Whilst constant peer review and further statistics are required, its evident that the AI explosion will come with a hefty energy price tag.
Here’s what MIT’s technology review had to say in May 2024.
Using AI for certain tasks can come with a significant energy price tag. With some powerful AI models, generating an image can require as much energy as charging up your phone. Create 1,000 images with a model like Stable Diffusion XL, and you’ve produced as much carbon dioxide as driving just over four miles in a gas-powered car, according to the researchers Melissa spoke to.
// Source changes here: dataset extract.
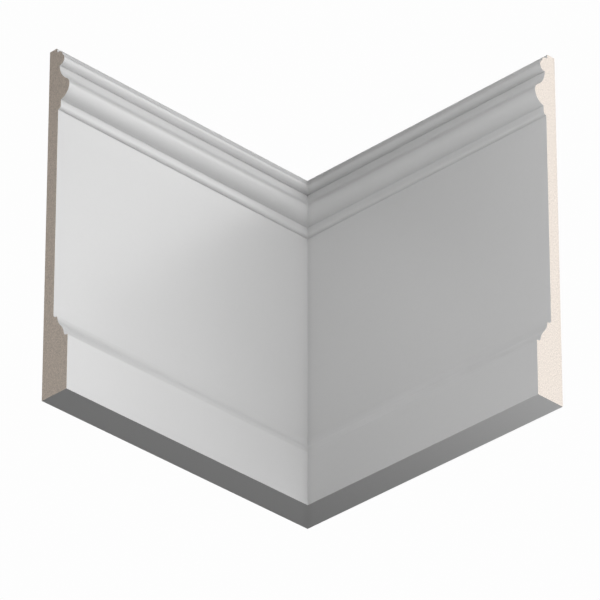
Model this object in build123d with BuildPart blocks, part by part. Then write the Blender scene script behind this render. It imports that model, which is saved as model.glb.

But while generated images are splashy, there are plenty of AI tasks that don’t use as much energy. For example, creating images is thousands of times more energy-intensive than generating text. And using a smaller model that’s tailored to a specific task, rather than a massive, all-purpose generative model, can be dozens of times more efficient. In any case, generative AI models require energy, and we’re using them a lot.
Electricity consumption from data centers, AI, and cryptocurrency could reach double 2022 levels by 2026, according to projections from the International Energy Agency. Those technologies together made up roughly 2% of global electricity demand in 2022. Note that these numbers aren’t just for AI—it’s tricky to nail down AI’s specific contribution, so keep that in mind when you see predictions about electricity demand from data centers.
The news is slowly but surely bouncing through traditional media too.
The flip side is like all innovations, it can also assist in ways orthodox solutions cannot. The problem is a sticky one as the World Economic Forum also pondered.
Sustainability may no longer be an afterthought for future generations.